I would really appreciate if you could tell and explain to me how you would solve this problem, or link me resources to help me understand it.
EDIT: Here are 5 lines of the input csv file:
server.log.2021.10.29|139712|2021-10-29 15:23:34,672 WARN [ xxx.groovy] [xxx:nimh:pipe--] NIMH HTML Tags in Mail with MIME Type text/plain detected. Skipping HTML Link creation⦀
server.log.2021.10.29|139713|2021-10-29 15:23:49,546 WARN [ xxx.groovy] [xxx:nimh:pipe--] NIMH Incoming Mail Routing> Admintool Template xxx.csv contains wrong line: 16⦀2021-10-29 15:23:49,546 WARN [ xxx.groovy] [xxx:nimh:pipe--] NIMH Incoming Mail Routing> Non Standard Pattern Template lines must contain ###number### pattern and at least 3 more non blank signs.⦀2021-10-29 15:23:49,546 WARN [ xxx.groovy] [xxx:nimh:pipe--] NIMH Incoming Mail Routing> Admintool Template xxx.csv contains wrong line: 17⦀2021-10-29 15:23:49,546 WARN [ xxx.groovy] [xxx:nimh:pipe--] NIMH Incoming Mail Routing> Non Standard Pattern Template lines must contain ###number### pattern and at least 3 more non blank signs.⦀2021-10-29 15:23:49,546 WARN [ xxx.groovy] [xxx:nimh:pipe--] NIMH Incoming Mail Routing> Admintool Template xxx.csv contains wrong line: 25⦀2021-10-29 15:23:49,546 WARN [ xxx.groovy] [xxx:nimh:pipe--] NIMH Incoming Mail Routing> Non Standard Pattern Template lines must contain ###number### pattern and at least 3 more non blank signs.⦀
server.log.2021.10.29|139841|2021-10-29 15:23:50,018 WARN [ xxx.groovy] [xxx:nimh:pipe--] NIMH HTML Tags in Mail with MIME Type text/plain detected.
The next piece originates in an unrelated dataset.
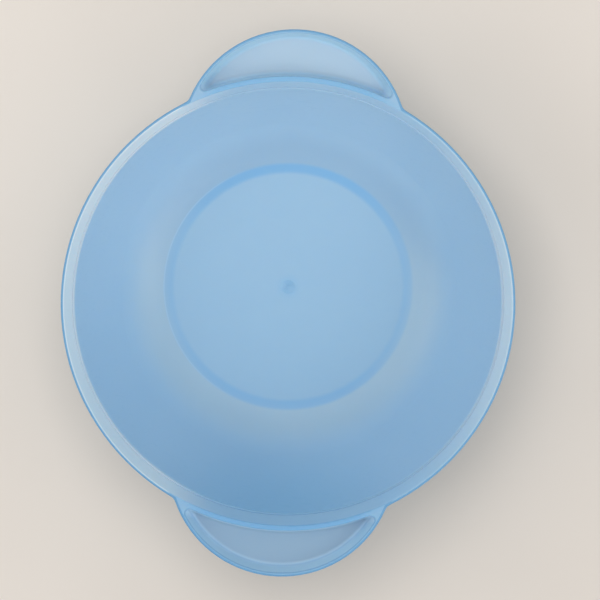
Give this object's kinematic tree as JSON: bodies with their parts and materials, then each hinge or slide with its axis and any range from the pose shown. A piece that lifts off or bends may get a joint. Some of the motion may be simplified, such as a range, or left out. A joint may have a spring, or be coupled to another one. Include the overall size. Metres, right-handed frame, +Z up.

Skipping HTML Link creation⦀
server.log.2021.10.29|139855|2021-10-29 15:24:04,701 WARN [ xxx.groovy] [xxx:nimh:pipe--] NIMH HTML Tags in Mail with MIME Type text/plain detected. Skipping HTML Link creation⦀
server.log.2021.10.29|140031|2021-10-29 15:24:08,435 WARN [ice.aspect.ScriptMetricsAspect] [xxx:nimh:pipe--] Execution of script: xxx.groovy took 3 seconds⦀